Work to complete:
Each line that follows should be printed again exactly as it stands.
##############################
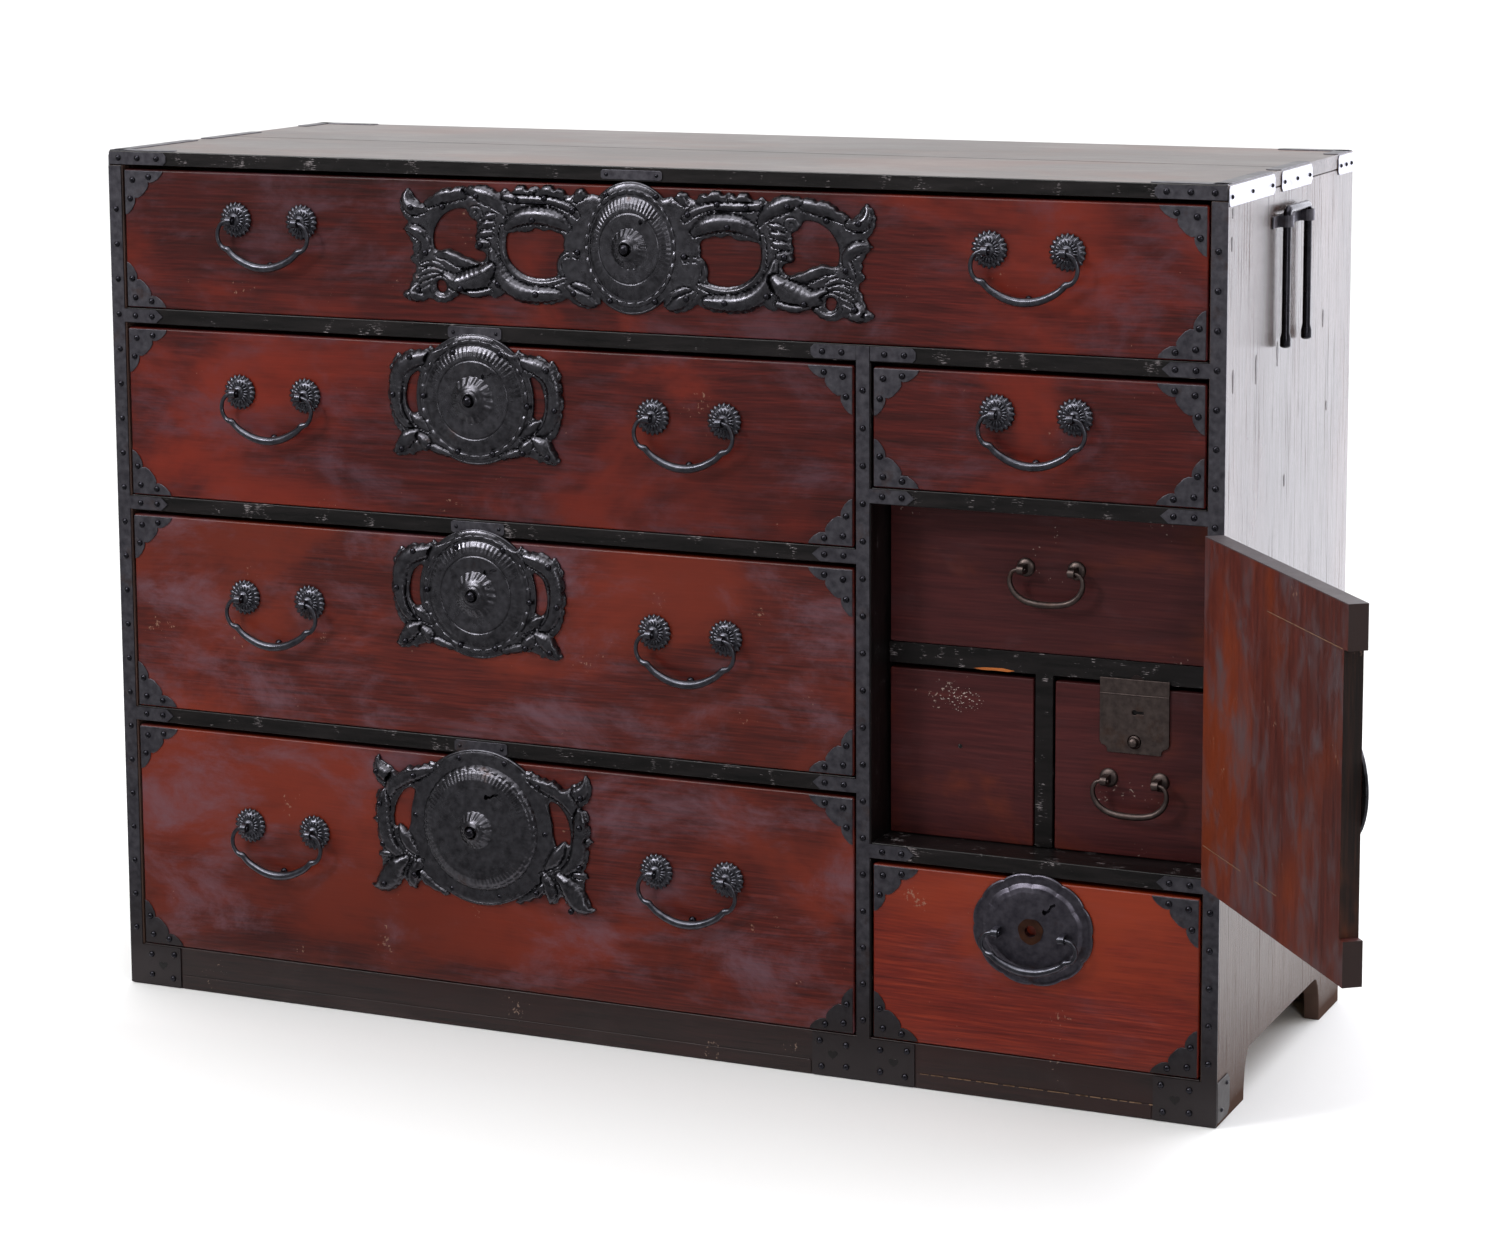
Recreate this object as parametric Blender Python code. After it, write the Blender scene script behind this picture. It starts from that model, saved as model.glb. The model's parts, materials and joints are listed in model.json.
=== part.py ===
"""A Japanese clothes chest of lacquered elm with chased iron fittings.

A wide drawer lies under the top. Below it three deep drawers stand on the left. On the right
are a small drawer, a compartment with a door and three inner drawers, and a lower drawer.

X runs to the right, Y to the back and Z up, in metres. The origin is on the floor, under the
middle of the front plinth. The door stands open, as it is left when the inner drawers are used.
"""

from math import asin, cos, pi, radians, sin

import bmesh
import bpy
from mathutils import Matrix, Vector

for old in list(bpy.data.objects):
    bpy.data.objects.remove(old)

# Case
case_width = 1.200
case_depth = 0.437
case_height = 0.889
side_thickness = 0.016
top_thickness = 0.0145
back_thickness = 0.009
plinth_height = 0.045
plinth_thickness = 0.020
bottom_thickness = 0.012
partition_thickness = 0.016
shelf_thickness = 0.016
seat_gap = 0.0003

# Feet, left by an arch in the lower edge of each side board
front_foot_length = 0.0915
rear_foot_length = 0.075
arch_height = 0.048
arch_corner = 0.018
arch_steps = 5

# Columns and rows, as shares of the space inside the case
left_column_share = 0.7008
bottom_row_share = 0.3103
third_row_share = 0.2681
second_row_share = 0.2316
lower_right_row_share = 0.2836
compartment_share = 0.5253

# Compartment behind the door
inner_recess = 0.045
inner_shelf_share = 0.5098
inner_shelf_thickness = 0.021
inner_partition_thickness = 0.018
inner_left_share = 0.4543

# Drawers
drawer_side_gap = 0.002
drawer_top_gap = 0.0045
drawer_sit_gap = 0.0005
drawer_back_space = 0.018
front_thickness = 0.020
inner_front_thickness = 0.014
drawer_side_wall = 0.010
drawer_back_wall = 0.009
drawer_floor = 0.006
drawer_rim_step = 0.003

# Door
door_gap = 0.002
door_thickness = 0.018
door_cleat_height = 0.040
door_lost_edge = 0.009
door_opening = radians(128)
door_lock_radius = 0.051
door_lock_stand_off = 0.010

# Door hinges
hinge_radius = 0.0035
hinge_pin_radius = 0.0016
hinge_pin_gap = 0.0005
hinge_length = 0.036
hinge_knuckles = 3
hinge_inset = 0.022
hinge_pad_length = 0.045
hinge_pad_height = 0.026
hinge_side_leaf = 0.030
hinge_steps = 12

# Iron straps that bind the frame
iron = 0.0012
rail_arm_reach = 0.046
rail_arm_tip = 0.008
foot_plate_reach = 0.047

# Handles of the drawers: a rose and an eye at each end, and a bail that hangs in the eyes
rose_radius = 0.018
rose_height = 0.007
rose_steps = 12
rose_shares = ((1.0, 0.3), (0.78, 0.85), (0.35, 1.0), (0.0, 0.9))
eye_stand_off = 0.015
eye_radius = 0.005
eye_bore = 0.0028
eye_width = 0.005
eye_root = 0.003
eye_steps = 8
eye_half_spacing = 0.0385
bail_inset_share = 0.1498
bail_tip = 0.0015
bail_shoulder = 0.0015
bail_bulge = 0.0145
bail_drop = 0.0475
bail_end_radius = 0.0020
bail_middle_radius = 0.0033
bail_shares = (
    (0.92, 0.06), (1.0, 0.23), (0.99, 0.42), (0.89, 0.59), (0.74, 0.67), (0.585, 0.80),
    (0.30, 0.95), (0.0, 1.0),
)

# Height of the eyes above the floor of each row, as shares of the row
top_eye_share = 0.6465
second_eye_share = 0.6381
third_eye_share = 0.6038
bottom_eye_share = 0.5876
small_eye_share = 0.6529
lower_right_eye_share = 0.693
inner_upper_eye_share = 0.5845
inner_right_eye_share = 0.4472

# Smaller handles
lower_right_half_spacing = 0.0335
lower_right_bail_drop = 0.036
inner_half_spacing = 0.0255
inner_rose_radius = 0.009
inner_rose_height = 0.003
inner_bail_bulge = 0.0115
inner_bail_drop = 0.033

# Locks, which all have a plate with wings round a raised disc, and a knob in its middle
plate_thickness = 0.002
disc_steps = 28
disc_show = radians(47)
disc_show_steps = 8
window_steps = 14
knob_radius = 0.0062
knob_clearance = 0.0005
knob_travel = 0.006
knob_root = 0.002
knob_end_room = 0.001
knob_proud = 0.008
knob_steps = 14
knob_shares = ((1.0, 0.35), (0.85, 0.75), (0.5, 0.96), (0.0, 1.0))
keyhole_radius = 0.0026
keyhole_slot = 0.0095
keyhole_slot_width = 0.0018
keyhole_tilt = radians(20)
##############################
Exercise response:
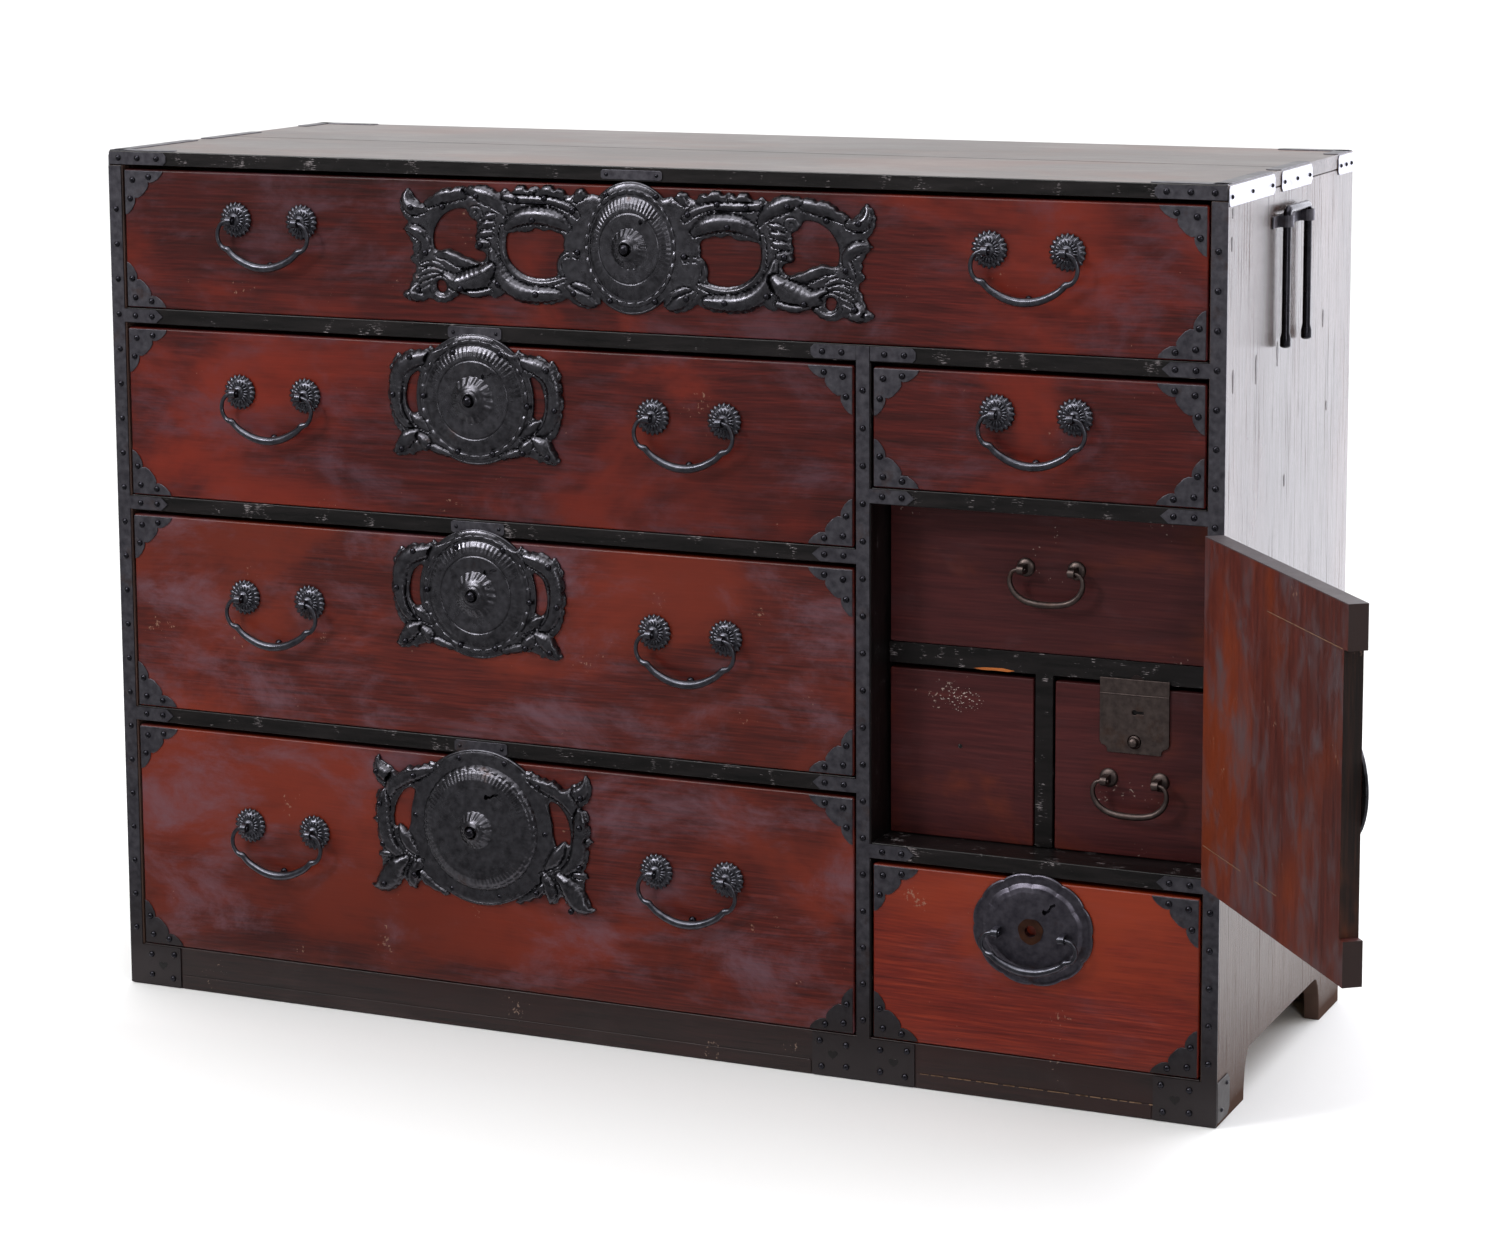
Recreate this object as parametric Blender Python code. After it, write the Blender scene script behind this picture. It starts from that model, saved as model.glb. The model's parts, materials and joints are listed in model.json.
=== part.py ===
"""A Japanese clothes chest of lacquered elm with chased iron fittings.

A wide drawer lies under the top. Below it three deep drawers stand on the left. On the right
are a small drawer, a compartment with a door and three inner drawers, and a lower drawer.

X runs to the right, Y to the back and Z up, in metres. The origin is on the floor, under the
middle of the front plinth. The door stands open, as it is left when the inner drawers are used.
"""

from math import asin, cos, pi, radians, sin

import bmesh
import bpy
from mathutils import Matrix, Vector

for old in list(bpy.data.objects):
    bpy.data.objects.remove(old)

# Case
case_width = 1.200
case_depth = 0.437
case_height = 0.889
side_thickness = 0.016
top_thickness = 0.0145
back_thickness = 0.009
plinth_height = 0.045
plinth_thickness = 0.020
bottom_thickness = 0.012
partition_thickness = 0.016
shelf_thickness = 0.016
seat_gap = 0.0003

# Feet, left by an arch in the lower edge of each side board
front_foot_length = 0.0915
rear_foot_length = 0.075
arch_height = 0.048
arch_corner = 0.018
arch_steps = 5

# Columns and rows, as shares of the space inside the case
left_column_share = 0.7008
bottom_row_share = 0.3103
third_row_share = 0.2681
second_row_share = 0.2316
lower_right_row_share = 0.2836
compartment_share = 0.5253

# Compartment behind the door
inner_recess = 0.045
inner_shelf_share = 0.5098
inner_shelf_thickness = 0.021
inner_partition_thickness = 0.018
inner_left_share = 0.4543

# Drawers
drawer_side_gap = 0.002
drawer_top_gap = 0.0045
drawer_sit_gap = 0.0005
drawer_back_space = 0.018
front_thickness = 0.020
inner_front_thickness = 0.014
drawer_side_wall = 0.010
drawer_back_wall = 0.009
drawer_floor = 0.006
drawer_rim_step = 0.003

# Door
door_gap = 0.002
door_thickness = 0.018
door_cleat_height = 0.040
door_lost_edge = 0.009
door_opening = radians(128)
door_lock_radius = 0.051
door_lock_stand_off = 0.010

# Door hinges
hinge_radius = 0.0035
hinge_pin_radius = 0.0016
hinge_pin_gap = 0.0005
hinge_length = 0.036
hinge_knuckles = 3
hinge_inset = 0.022
hinge_pad_length = 0.045
hinge_pad_height = 0.026
hinge_side_leaf = 0.030
hinge_steps = 12

# Iron straps that bind the frame
iron = 0.0012
rail_arm_reach = 0.046
rail_arm_tip = 0.008
foot_plate_reach = 0.047

# Handles of the drawers: a rose and an eye at each end, and a bail that hangs in the eyes
rose_radius = 0.018
rose_height = 0.007
rose_steps = 12
rose_shares = ((1.0, 0.3), (0.78, 0.85), (0.35, 1.0), (0.0, 0.9))
eye_stand_off = 0.015
eye_radius = 0.005
eye_bore = 0.0028
eye_width = 0.005
eye_root = 0.003
eye_steps = 8
eye_half_spacing = 0.0385
bail_inset_share = 0.1498
bail_tip = 0.0015
bail_shoulder = 0.0015
bail_bulge = 0.0145
bail_drop = 0.0475
bail_end_radius = 0.0020
bail_middle_radius = 0.0033
bail_shares = (
    (0.92, 0.06), (1.0, 0.23), (0.99, 0.42), (0.89, 0.59), (0.74, 0.67), (0.585, 0.80),
    (0.30, 0.95), (0.0, 1.0),
)

# Height of the eyes above the floor of each row, as shares of the row
top_eye_share = 0.6465
second_eye_share = 0.6381
third_eye_share = 0.6038
bottom_eye_share = 0.5876
small_eye_share = 0.6529
lower_right_eye_share = 0.693
inner_upper_eye_share = 0.5845
inner_right_eye_share = 0.4472

# Smaller handles
lower_right_half_spacing = 0.0335
lower_right_bail_drop = 0.036
inner_half_spacing = 0.0255
inner_rose_radius = 0.009
inner_rose_height = 0.003
inner_bail_bulge = 0.0115
inner_bail_drop = 0.033

# Locks, which all have a plate with wings round a raised disc, and a knob in its middle
plate_thickness = 0.002
disc_steps = 28
disc_show = radians(47)
disc_show_steps = 8
window_steps = 14
knob_radius = 0.0062
knob_clearance = 0.0005
knob_travel = 0.006
knob_root = 0.002
knob_end_room = 0.001
knob_proud = 0.008
knob_steps = 14
knob_shares = ((1.0, 0.35), (0.85, 0.75), (0.5, 0.96), (0.0, 1.0))
keyhole_radius = 0.0026
keyhole_slot = 0.0095
keyhole_slot_width = 0.0018
keyhole_tilt = radians(20)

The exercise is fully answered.